## Goal
Reproduce exactly the opening lines of the listing, stopping after the line that contains "return top(p) - SPOON_THICKNESS" and including it.

## Dataset section
----------

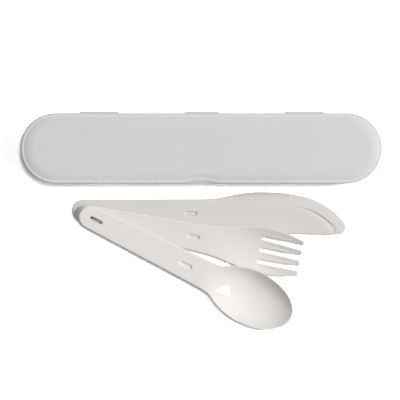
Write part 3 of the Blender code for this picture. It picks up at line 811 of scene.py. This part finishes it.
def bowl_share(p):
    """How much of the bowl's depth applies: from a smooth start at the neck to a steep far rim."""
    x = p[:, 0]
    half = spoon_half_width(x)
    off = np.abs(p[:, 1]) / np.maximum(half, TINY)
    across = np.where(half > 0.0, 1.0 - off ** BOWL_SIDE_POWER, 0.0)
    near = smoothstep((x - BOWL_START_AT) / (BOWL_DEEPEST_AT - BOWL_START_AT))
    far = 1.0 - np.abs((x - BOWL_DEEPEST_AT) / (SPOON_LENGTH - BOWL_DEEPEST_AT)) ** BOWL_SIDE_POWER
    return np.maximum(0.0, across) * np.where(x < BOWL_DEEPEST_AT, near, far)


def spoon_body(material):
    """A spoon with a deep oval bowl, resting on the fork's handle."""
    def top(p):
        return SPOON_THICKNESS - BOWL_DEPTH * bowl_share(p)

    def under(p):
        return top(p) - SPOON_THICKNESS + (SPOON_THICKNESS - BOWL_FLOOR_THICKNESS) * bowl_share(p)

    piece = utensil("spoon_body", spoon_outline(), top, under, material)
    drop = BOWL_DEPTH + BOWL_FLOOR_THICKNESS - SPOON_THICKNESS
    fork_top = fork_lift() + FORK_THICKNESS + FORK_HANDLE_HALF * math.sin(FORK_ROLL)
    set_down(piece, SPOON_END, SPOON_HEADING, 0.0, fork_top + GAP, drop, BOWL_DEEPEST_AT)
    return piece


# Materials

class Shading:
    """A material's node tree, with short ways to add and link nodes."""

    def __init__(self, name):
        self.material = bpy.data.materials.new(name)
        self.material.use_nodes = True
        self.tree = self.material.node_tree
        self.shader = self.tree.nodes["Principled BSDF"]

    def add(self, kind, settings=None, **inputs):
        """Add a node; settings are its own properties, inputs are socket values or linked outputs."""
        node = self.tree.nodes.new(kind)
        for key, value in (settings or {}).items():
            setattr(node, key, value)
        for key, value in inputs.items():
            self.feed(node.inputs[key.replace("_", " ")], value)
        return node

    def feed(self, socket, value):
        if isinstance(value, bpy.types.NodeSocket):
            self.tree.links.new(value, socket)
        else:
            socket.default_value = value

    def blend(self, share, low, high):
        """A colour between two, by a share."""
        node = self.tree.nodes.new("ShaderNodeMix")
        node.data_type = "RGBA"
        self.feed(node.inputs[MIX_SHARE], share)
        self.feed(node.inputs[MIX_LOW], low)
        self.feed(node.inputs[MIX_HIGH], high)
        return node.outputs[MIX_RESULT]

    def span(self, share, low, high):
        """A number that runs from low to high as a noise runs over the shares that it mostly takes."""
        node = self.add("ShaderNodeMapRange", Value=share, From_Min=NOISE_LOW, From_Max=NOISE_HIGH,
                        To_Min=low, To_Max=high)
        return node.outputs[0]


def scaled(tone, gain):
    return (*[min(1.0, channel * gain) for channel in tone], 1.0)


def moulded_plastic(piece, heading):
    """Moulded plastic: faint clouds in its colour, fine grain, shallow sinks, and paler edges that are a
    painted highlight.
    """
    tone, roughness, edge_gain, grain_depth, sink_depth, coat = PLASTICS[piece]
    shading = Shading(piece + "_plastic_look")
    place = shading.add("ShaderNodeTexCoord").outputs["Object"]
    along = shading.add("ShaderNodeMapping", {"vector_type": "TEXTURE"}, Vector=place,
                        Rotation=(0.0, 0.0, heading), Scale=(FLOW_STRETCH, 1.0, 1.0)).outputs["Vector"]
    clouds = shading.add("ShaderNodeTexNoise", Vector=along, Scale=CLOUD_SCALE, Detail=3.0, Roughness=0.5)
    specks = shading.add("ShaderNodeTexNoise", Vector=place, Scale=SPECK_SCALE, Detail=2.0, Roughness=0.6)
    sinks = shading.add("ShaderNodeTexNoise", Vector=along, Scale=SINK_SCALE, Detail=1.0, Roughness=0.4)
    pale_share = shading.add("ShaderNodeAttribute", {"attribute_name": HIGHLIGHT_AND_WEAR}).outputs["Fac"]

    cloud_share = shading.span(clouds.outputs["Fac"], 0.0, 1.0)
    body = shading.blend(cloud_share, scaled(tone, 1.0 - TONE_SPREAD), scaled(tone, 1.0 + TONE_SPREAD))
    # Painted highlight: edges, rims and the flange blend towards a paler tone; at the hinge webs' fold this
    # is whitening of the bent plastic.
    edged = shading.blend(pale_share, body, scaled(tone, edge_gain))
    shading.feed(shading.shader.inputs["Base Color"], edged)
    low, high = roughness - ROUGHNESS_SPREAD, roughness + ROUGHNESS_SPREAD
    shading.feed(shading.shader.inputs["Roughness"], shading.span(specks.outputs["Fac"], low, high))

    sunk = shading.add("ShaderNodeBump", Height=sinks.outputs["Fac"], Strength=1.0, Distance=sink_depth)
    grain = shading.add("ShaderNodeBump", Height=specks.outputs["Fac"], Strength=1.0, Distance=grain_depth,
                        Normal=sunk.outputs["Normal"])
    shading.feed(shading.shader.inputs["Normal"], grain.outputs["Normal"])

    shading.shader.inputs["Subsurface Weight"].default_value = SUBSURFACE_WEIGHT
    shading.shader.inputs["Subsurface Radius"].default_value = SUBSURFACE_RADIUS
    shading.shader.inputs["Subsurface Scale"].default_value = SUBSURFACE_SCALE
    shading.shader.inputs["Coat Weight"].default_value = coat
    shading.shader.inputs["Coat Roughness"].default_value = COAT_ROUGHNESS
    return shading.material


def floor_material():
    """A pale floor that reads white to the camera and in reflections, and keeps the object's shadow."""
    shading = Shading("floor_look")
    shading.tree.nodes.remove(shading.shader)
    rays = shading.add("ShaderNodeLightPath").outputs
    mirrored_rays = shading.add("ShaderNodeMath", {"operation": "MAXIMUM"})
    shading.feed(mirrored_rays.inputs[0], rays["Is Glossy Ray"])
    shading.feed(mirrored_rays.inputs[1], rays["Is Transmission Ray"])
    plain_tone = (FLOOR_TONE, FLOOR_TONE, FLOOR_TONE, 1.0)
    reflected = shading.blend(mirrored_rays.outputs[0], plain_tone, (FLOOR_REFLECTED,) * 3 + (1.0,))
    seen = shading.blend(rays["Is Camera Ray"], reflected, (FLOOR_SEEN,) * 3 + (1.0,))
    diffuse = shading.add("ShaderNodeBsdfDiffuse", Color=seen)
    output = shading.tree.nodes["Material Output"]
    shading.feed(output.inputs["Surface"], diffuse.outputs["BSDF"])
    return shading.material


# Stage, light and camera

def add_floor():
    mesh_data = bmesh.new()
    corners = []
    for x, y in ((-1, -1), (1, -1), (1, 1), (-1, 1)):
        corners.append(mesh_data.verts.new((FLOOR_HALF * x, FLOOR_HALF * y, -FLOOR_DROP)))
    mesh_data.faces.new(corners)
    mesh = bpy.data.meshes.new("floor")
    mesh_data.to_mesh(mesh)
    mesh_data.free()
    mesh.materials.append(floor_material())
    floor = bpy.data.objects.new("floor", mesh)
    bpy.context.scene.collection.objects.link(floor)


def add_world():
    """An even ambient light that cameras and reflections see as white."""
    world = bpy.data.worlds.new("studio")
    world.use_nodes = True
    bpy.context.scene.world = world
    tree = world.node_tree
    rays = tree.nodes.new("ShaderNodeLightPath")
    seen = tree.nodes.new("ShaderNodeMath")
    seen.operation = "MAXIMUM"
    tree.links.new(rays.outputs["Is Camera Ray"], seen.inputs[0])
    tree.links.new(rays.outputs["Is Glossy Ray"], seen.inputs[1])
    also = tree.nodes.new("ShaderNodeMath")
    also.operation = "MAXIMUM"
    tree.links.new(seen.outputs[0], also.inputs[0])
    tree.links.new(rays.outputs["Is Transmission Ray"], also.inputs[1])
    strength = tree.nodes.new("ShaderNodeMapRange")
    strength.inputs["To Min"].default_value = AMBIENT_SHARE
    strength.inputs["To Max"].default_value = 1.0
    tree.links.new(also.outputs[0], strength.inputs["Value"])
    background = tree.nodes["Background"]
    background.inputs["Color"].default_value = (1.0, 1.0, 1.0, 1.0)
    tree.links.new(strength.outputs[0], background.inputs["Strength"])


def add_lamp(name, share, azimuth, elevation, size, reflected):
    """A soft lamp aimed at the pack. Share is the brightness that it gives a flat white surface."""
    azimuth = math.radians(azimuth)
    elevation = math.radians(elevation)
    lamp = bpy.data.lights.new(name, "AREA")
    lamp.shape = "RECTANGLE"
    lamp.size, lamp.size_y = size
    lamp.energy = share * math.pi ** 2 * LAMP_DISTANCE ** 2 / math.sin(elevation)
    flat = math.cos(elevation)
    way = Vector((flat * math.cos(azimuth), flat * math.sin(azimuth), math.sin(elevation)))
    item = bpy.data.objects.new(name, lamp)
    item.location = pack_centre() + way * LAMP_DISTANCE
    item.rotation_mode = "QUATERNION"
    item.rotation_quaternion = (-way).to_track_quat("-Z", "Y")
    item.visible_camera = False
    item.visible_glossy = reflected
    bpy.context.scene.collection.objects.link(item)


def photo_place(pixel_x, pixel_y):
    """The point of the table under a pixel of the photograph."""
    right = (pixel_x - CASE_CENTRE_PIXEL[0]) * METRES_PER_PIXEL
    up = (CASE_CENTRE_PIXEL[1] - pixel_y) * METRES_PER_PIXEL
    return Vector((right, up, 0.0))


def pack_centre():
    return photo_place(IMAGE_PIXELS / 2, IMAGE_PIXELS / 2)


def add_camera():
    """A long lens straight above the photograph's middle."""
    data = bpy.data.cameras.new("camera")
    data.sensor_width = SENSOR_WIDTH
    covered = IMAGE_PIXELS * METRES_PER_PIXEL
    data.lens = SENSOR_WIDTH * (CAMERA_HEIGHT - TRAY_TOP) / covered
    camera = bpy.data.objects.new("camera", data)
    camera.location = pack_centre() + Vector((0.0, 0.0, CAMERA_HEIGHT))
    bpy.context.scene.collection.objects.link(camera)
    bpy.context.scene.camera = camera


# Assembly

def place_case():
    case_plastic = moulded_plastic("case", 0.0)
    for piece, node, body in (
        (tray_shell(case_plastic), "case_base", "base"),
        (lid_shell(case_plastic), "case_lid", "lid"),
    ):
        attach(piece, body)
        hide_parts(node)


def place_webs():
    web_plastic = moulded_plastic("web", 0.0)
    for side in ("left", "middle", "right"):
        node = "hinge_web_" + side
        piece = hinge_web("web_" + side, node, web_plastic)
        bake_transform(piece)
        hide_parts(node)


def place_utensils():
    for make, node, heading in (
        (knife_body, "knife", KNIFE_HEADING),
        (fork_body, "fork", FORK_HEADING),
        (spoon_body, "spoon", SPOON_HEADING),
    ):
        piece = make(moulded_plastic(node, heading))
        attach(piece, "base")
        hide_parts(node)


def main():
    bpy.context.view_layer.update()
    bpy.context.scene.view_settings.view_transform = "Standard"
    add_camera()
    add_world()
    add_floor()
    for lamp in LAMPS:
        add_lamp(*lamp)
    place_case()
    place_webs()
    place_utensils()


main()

----------

## Task answer
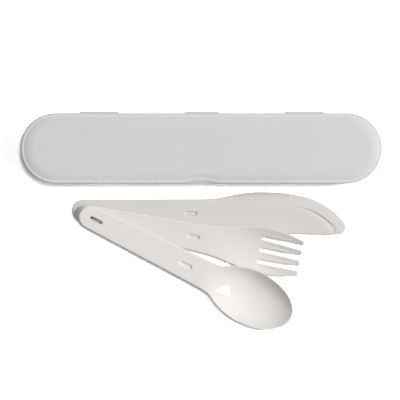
Write part 3 of the Blender code for this picture. It picks up at line 811 of scene.py. This part finishes it.
def bowl_share(p):
    """How much of the bowl's depth applies: from a smooth start at the neck to a steep far rim."""
    x = p[:, 0]
    half = spoon_half_width(x)
    off = np.abs(p[:, 1]) / np.maximum(half, TINY)
    across = np.where(half > 0.0, 1.0 - off ** BOWL_SIDE_POWER, 0.0)
    near = smoothstep((x - BOWL_START_AT) / (BOWL_DEEPEST_AT - BOWL_START_AT))
    far = 1.0 - np.abs((x - BOWL_DEEPEST_AT) / (SPOON_LENGTH - BOWL_DEEPEST_AT)) ** BOWL_SIDE_POWER
    return np.maximum(0.0, across) * np.where(x < BOWL_DEEPEST_AT, near, far)


def spoon_body(material):
    """A spoon with a deep oval bowl, resting on the fork's handle."""
    def top(p):
        return SPOON_THICKNESS - BOWL_DEPTH * bowl_share(p)

    def under(p):
        return top(p) - SPOON_THICKNESS + (SPOON_THICKNESS - BOWL_FLOOR_THICKNESS) * bowl_share(p)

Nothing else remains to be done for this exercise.